A dieci anni dal terremoto che ha distrutto L’Aquila e a tre da quello di Amatrice, Il Terremoto di Vanja, Alla Ricerca di Čechov parte dal capolavoro di Čechov – adattato per lo spettacolo nella provincia italiana distrutta dal terremotato assieme a Milena Mancini e all’autrice Letizia Russo – per indagare l’immobilità italiana post-terremoto attraverso lo sguardo tragicomico di Čechov, mostrando al pubblico la straordinaria forza umana dello scrittore e riportando l’attenzione sulle persone che ancora oggi combattono contro i danni subiti da quei tragici eventi.

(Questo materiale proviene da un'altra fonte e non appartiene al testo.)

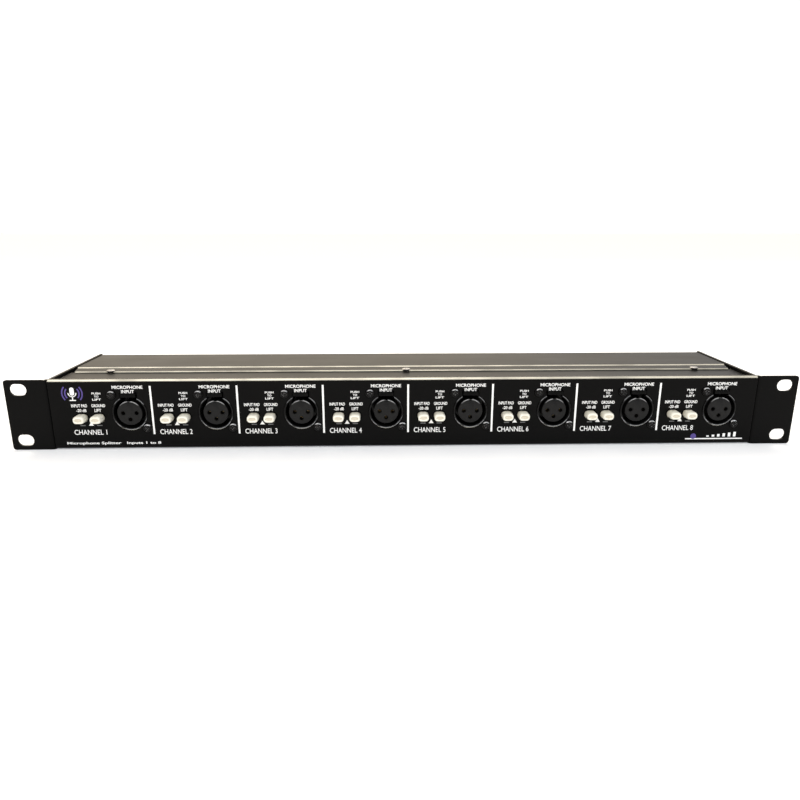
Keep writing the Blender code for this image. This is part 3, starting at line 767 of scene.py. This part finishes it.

Grazie al dialogo ideale tra Marchioni e Čechov – a cui ha prestato la voce Toni Servillo – all’alternanza dei luoghi e delle situazioni filmate ora a colori, ora in bianco e nero e ai contributi di Andrej Končhalovskij, Gabriele Salvatores e Fausto Malcovati, il documentario prende per mano lo spettatore e lo conduce in un molteplice viaggio: all’interno del lavoro teatrale, nei luoghi del terremoto, nelle parole e nell’anima di Anton Čechov.
Vinicio Marchioni racconta…
“All’inizio di questo viaggio dentro Čechov credevo di avere una meta da raggiungere, al massimo un successo da ottenere grazie allo spettacolo Uno Zio Vanja, se fosse andato bene. Poi l’ho fatto e, dopo gli applausi alla fine della tournée, mi sono ritrovato immerso in quel silenzio assordante in mezzo alle macerie del terremoto che avevo voluto mettere in scena. Avevo speso ogni sera degli ultimi tre, quattro anni a leggere di Čechov, mi ero fatto un’idea abbastanza precisa su di lui e sulla sua opera; ero riuscito a farmi seguire da otto attori, quattro tecnici, due produzioni che mi hanno dato fiducia per mettere in scena una mia visione, che a oggi considero folle: quella di raccontare le crepe dell’Italia attraverso i temi di Čechov. E quelle crepe riviste prima della recita al teatro ridotto de L’Aquila mi hanno preso a calci dentro all’anima“.
“Cosa volevo cambiare? Che senso aveva il mio spettacolo davanti a quelle macerie? Con quale coraggio andare in scena proprio a L’Aquila e fargli rivivere quella tragedia? Lì sotto i morti c’erano stati davvero, delle vite erano state spezzate in due e dopo nove anni in molti paesi lì intorno non era stato toccato neanche un sasso. Quell’abbandono e quella desolazione della provincia italiana post terremoto che avevo sovrapposto a quelli della provincia russa di Čechov mi si paravano davanti con tutta la forza distruttiva del terremoto che li aveva causati. Per la prima volta in vita mia ho sentito di essere completamente inutile, che fare l’attore o il regista fosse completamente inutile. E per la prima volta ho sentito di essere perfettamente in asse con un personaggio che facevo, quello Zio Vanja che incarna tutto il fallimento possibile. Ma a che prezzo?“.
“Sono tornato a casa dopo la tournée, e anziché buttare tutti gli appunti come faccio di solito alla fine di un lavoro, li ho riaperti e riletti tutti da capo. Ho avuto la sensazione fisica di essere diverso rispetto a quello che aveva scritto quegli appunti due, tre o quattro anni prima. Credo migliore, non so spiegare perché. Ho chiuso tutto e sono stato in silenzio per un po’. La verità è che mi mancava Čechov, mi mancava come un amico lontano che non ti scrive più. Allora ho deciso di andare io da lui. Per conoscerlo ancora meglio, o anche solo per ringraziarlo per avermi insegnato a non giudicare le mancanze e fallimenti, ma ad amarli. I miei e quelli del prossimo“.